In this ego-blog, gaseous whine context - as opposed to the wider, richer context of actual life - I'm eager to experience the shrinking of selfish concerns and the immersion in all joys and anxieties of fatherhood. It might save me from myself as I try to rise to the job. With any luck, the creature I have been for so long will die and be replaced by a doting dad who'll teach the kids why reading books is great, how much better Bugs is than Pokemon, what a symphony orchestra can do for the spirit, the best way to pilot a sled so as not to break one's skull open, how to write in code, the best way to do nothing at all but laugh hysterically through a long summer night, how beautiful they are, how to survive school with their minds intact, who the scariest monsters are, what God is and isn't, how insignificant the approval of others is, and why papa made all those goofy tunes so long ago.
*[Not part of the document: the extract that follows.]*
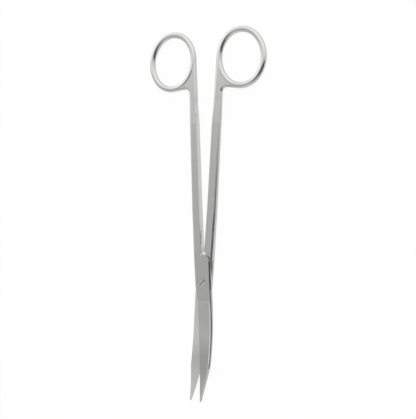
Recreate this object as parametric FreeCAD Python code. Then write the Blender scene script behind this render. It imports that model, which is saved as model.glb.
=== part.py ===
import FreeCAD, Part
import math
import os

# Dissecting scissors with long shanks and short curved blades, all in millimetres.
# The scissors lie flat: +X to the right, +Y from the pivot towards the finger rings, +Z up.
# The blades point to -Y and curve up, away from the table. The origin is on the pivot's
# axis, level with the underside of the joint.
# Each half is shaped as it lies when the scissors are closed, and then turned open.

Vector = FreeCAD.Vector
UP = Vector(0, 0, 1)

# How far the halves stand open, as an angle between them, in degrees
OPENING = 5.6

# Joint: each half has a flat plate, and the two plates lap
PLATE_THICKNESS = 2.6
LAP_CLEARANCE = 0.1
SPINE_HALF_WIDTH = 5.5
WAIST_HALF_WIDTH = 5.2
HEEL_REACH = 2.0
EDGE_BREAK = 0.8

# Shoulders: each plate ends in an arc that closes against a step in the other half
CROTCH_REACH = 17.8
SHOULDER_MIDDLE_ACROSS = 2.6
SHOULDER_MIDDLE_REACH = 16.8
SHOULDER_END_REACH = 14.0
SHOULDER_CLEARANCE = 0.1
CROTCH_RELIEF_RADIUS = 1.0
JOINT_TOP = 19.2

# Shanks
SHANK_CLEARANCE = 0.3
SHANK_WIDTH_AT_JOINT = 5.35
SHANK_WIDTH_IN_MIDDLE = 5.85
SHANK_WIDTH_AT_GRIP = 5.35
SHANK_THICKNESS = 4.0
SWELL_REACH = 62.0
CHAMFER_START = 44.0
CHAMFER_END = 98.0
GRIP_REACH = 112.0
INNER_CHAMFER_RUN = 0.65
INNER_CHAMFER_DROP = 1.6
HIDDEN_CHAMFER = 0.35
SHANK_ROUND = 1.5
CROTCH_CHAMFER = 0.15

# Finger rings: leaning ovals, joined to the shank by a flat web
RING_CENTRE_REACH = 138.0
RING_WIDTH = 32.7
RING_LENGTH = 37.6
RING_END_RADIUS = 14.9
RING_LIMB = 3.7
RING_LEAN = 7.5
WEB_THICKNESS = 3.2
WEB_ROUND = 1.4
WEB_SLOPE = 4.0
WEB_CORNER_RADIUS = 2.7
WEB_TUCK = 0.12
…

As should be obvious, I'll be learning some of these things right along with them. I'll show them pictures and play them tapes of their cousin Petie and their Uncle Bobby so they'll know them as well as possible. I'll sit on the bed with them and Shelley and celebrate this 4-way love affair with absolute abandon.
I wish I could grace their lives with material comfort, but as my own quixotic life has thwarted that, maybe I can instead prove my mettle by devoting the rest of my life to their betterment. If they grow up to be sane and loving people, this life will finally have meant something. Right now, Shelley and I have hope. Hope is something I haven't felt in a long long time, so already they've given me that. My dad hopes to live long enough to hear them call him "Grampa." My mom hopes her son can get his forever-scattered shit together to do right by them and Shelley. I hope they thrive and find a happy way through this world. I hope they are as strong and loving as their mom and that, if they are unlucky enough to be artistically inclined like their dad, they'll have 100 times his talent.